The systematic errors were very small and therefore measurements were still accurate. Overall, the errors did not cause a great difference as I got a calculated resistivity value extremely close to the actual resistivity value.
Evaluation
I feel that I have collected some fairly accurate readings as there was no need to repeat any readings. The points on the graph I drew were close to the line of best fits. Although there were some errors, it didn’t make a huge difference. The fact that the wire was not totally straight may have affected my results reliability. There were also kinks in the wire which may have also affected my results. I tried to overcome the problem of making sure the diameter was measured accurately by measuring it at 6 different places and then finding an average of those readings. I also made sure the power pack was set to 6V throughout the whole experiment. In order to ensure temperature did not make a huge difference, I carried out all the experiment in one room on the same day. However, heating up of the wire could not be avoided even though I did switch off between readings.
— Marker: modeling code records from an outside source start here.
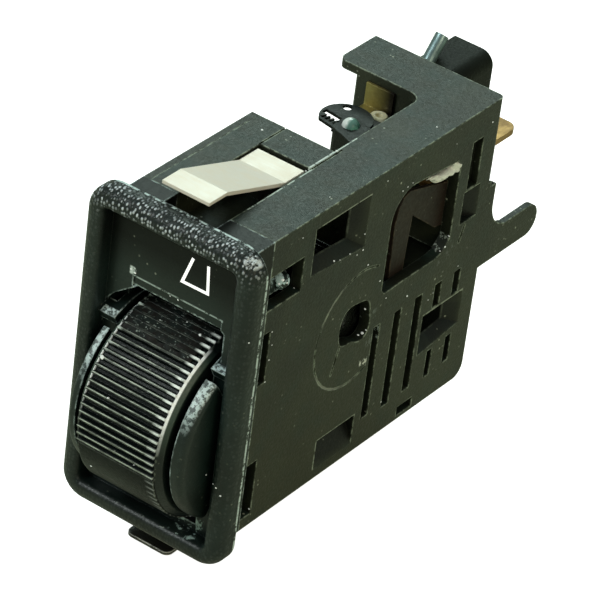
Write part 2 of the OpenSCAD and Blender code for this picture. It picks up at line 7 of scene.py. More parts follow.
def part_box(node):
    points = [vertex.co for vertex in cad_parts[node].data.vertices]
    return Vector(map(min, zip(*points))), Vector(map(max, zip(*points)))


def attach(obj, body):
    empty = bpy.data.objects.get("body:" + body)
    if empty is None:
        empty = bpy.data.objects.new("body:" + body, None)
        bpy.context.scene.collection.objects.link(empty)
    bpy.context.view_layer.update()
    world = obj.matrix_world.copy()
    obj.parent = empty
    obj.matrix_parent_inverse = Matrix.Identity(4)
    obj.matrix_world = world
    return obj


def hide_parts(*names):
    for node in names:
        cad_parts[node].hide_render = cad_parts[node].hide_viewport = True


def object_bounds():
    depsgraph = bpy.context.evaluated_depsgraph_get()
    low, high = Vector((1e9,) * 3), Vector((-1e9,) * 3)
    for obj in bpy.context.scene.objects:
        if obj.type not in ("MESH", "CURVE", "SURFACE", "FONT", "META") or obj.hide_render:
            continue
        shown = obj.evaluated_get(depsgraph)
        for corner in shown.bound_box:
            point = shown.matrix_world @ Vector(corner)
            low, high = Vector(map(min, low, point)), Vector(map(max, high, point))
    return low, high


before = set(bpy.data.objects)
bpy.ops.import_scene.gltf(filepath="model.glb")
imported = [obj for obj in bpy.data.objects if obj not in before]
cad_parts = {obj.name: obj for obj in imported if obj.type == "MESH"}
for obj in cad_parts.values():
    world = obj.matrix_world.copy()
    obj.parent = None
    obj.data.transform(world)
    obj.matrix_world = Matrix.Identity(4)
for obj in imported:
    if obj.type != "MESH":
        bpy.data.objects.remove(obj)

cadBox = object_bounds()
mm = 0.001
scene = bpy.context.scene
scene.view_settings.view_transform = "Standard"
print("frame loaded")

# camera, as fitted to the photo
view = {
    "azimuth": 32.517,  # degrees round the object, 0 looks straight at the bezel
    "elevation": 33.571,
    "roll": 7.629,
    "place": (227.46, -329.38, 278.38),  # mm
    "lens": 241.4,
    "sensor": 36,
    "nearest": 10,  # mm
    "picture": 600,  # pixels on each side
}


def aimCamera(v):
    az, el, roll = radians(v["azimuth"]), radians(v["elevation"]), radians(v["roll"])
    forward = Vector((-sin(az) * cos(el), cos(az) * cos(el), -sin(el)))
    level = forward.cross(Vector((0, 0, 1))).normalized()
    rise = level.cross(forward)
    right = level * cos(roll) + rise * sin(roll)
    up = rise * cos(roll) - level * sin(roll)
    data = bpy.data.cameras.new("camera")
    data.lens = v["lens"]
    data.sensor_width = v["sensor"]
    data.clip_start = v["nearest"] * mm
    camera = bpy.data.objects.new("camera", data)
    scene.collection.objects.link(camera)
    turn = Matrix((right, up, -forward)).transposed().to_4x4()
    camera.matrix_world = Matrix.Translation(Vector(v["place"]) * mm) @ turn
    scene.camera = camera


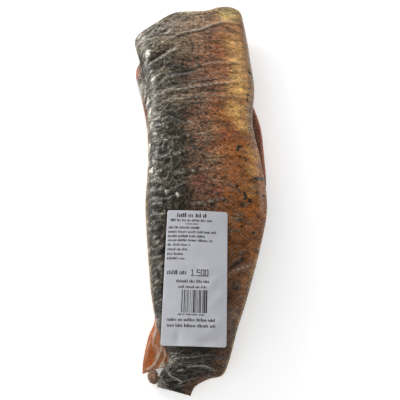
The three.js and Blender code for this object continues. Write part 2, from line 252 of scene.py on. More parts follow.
# Painted glare: pale patches where the film stands off the skin and catches the light
GLARE_PATCHES = [(16, 45, 11, 7, 1.0), (-42, 150, 14, 12, 0.6), (-50, 100, 14, 10, 0.6), (-22, 122, 26, 12, 1.2),
          (6, 78, 16, 10, 0.7), (0, 225, 40, 14, 0.6), (20, 20, 22, 8, 0.4), (-28, 190, 22, 10, 0.5)]

# The label in millimetres, and the heights that it keeps over the film when nothing pushes it up
LABEL = {"width": 58, "length": 124, "at": (-4, -74), "turn": -0.028, "corner": 2}
LABEL_REST = [(-136, 34.9), (-120, 36.7), (-100, 38.1), (-60, 40.3)]
LABEL_CROSS_CURVE = 0.0022
LABEL_STIFFNESS = 60
PRINT_LIFT = 0.05
# Soft buckles of the paper: middle u and v, half length, half width, turn and height
BUCKLES = [
    (14, -8, 12, 4, 0.8, 0.5), (20, -22, 10, 4, 0.9, 0.45), (-14, -55, 3.5, 6, 0.1, -0.9),
    (12, -58, 9, 4, 0.2, -1.0), (-2, -62, 8, 4, 0.0, 0.8), (18, -45, 8, 5, 0.9, 0.8),
    (6, 2, 14, 4, 0.4, 0.35), (-10, 26, 16, 5, 0.2, 0.25),
]
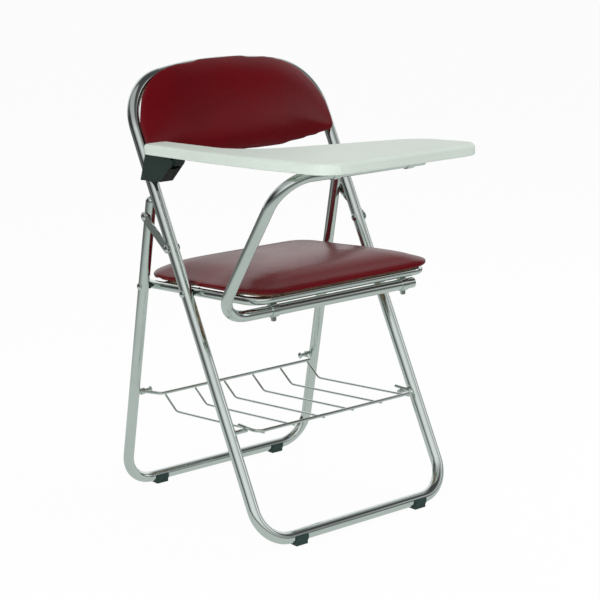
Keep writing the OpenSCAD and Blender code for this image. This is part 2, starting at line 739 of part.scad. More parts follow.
// Link straps on the outer sides of the legs
module link_strap(side) {
    color(chrome) at_chair() translate([0, link_main[0], link_main[1]]) rotate([link_angle, 0, 0])
        mirror([side < 0 ? 1 : 0, 0, 0]) difference() {
            union() {
                rod_x(link_plane, link_plane + strap_t, strap_w / 2);
                translate([0, link_len, 0]) rod_x(link_plane, link_plane + strap_t, strap_w / 2);
                translate([link_plane, 0, -strap_w / 2]) cube([strap_t, link_len, strap_w]);
            }
            for (y = [0, link_len]) translate([0, y, 0])
                rod_x(link_plane - cut_over, link_plane + strap_t + cut_over, rivet_r + running_gap);
        }
}
module link_end_rivet(side) {
    inner = half_w + rear_r + seat_gap;
    outer = link_plane + strap_t + running_gap;
    color(chrome) at_chair() translate([0, link_rear[0], link_rear[1]])
        mirror([side < 0 ? 1 : 0, 0, 0]) {
            rod_x(inner, outer, rivet_r);
            translate([outer, 0, 0]) rivet_head(rivet_head_d, rivet_head_h);
        }
}
module link_strap_right() { link_strap(-1); }
module link_strap_left() { link_strap(1); }
module link_end_rivet_right() { link_end_rivet(-1); }
module link_end_rivet_left() { link_end_rivet(1); }

// Arm tube: lower leg under the seat, elbow, leaning side and upper leg under the tablet
module arm_tube() {
    color(chrome) on_arm() {
        rod_x(-arm_side + arm_elbow_r, bar_far_end, arm_r);
        translate([-arm_side + arm_elbow_r, 0, arm_elbow_r]) tube_bend(arm_r, arm_elbow_r, 180, 90);
        translate([-arm_side, 0, 0]) rod_z(arm_elbow_r, arm_rise - arm_top_r, arm_r);
        translate([-arm_side + arm_top_r, 0, arm_rise - arm_top_r])
            tube_bend(arm_r, arm_top_r, 90, 90);
        translate([0, 0, arm_rise]) rod_x(-arm_side + arm_top_r, arm_top_end, arm_r);
    }
}
module arm_plugs() {
    color(black) on_arm() {
        translate([bar_far_end, 0, 0]) rivet_head(arm_tube_d, plug_t);
        translate([arm_top_end, 0, arm_rise]) rivet_head(arm_tube_d, plug_t);
    }
}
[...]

I did experience other problems such as trying to get the digital voltmeter to stay constant as it kept moving form one reading to another.
If I were to do this experiment again, I would not use a length of 10cm of wire again in the experiment due to the amount of uncertainty you get. I would also use more accurate equipment for example, a stainless steel ruler as the wooden ruler was worn out especially around the edges and the scale was unclear. I would also try to find a better method of measuring the distance between 2 crocodile clips. I will also try to make sure I could get a wire that would be either 100% (or nearly 100%) straight in order to minimize errors. Taking more readings and repeats increases accuracy and so I would do this to improve my method as I had not taken any repeats for this experiment.
I could also expand my experiment by changing area and investigating its affect on resistivity.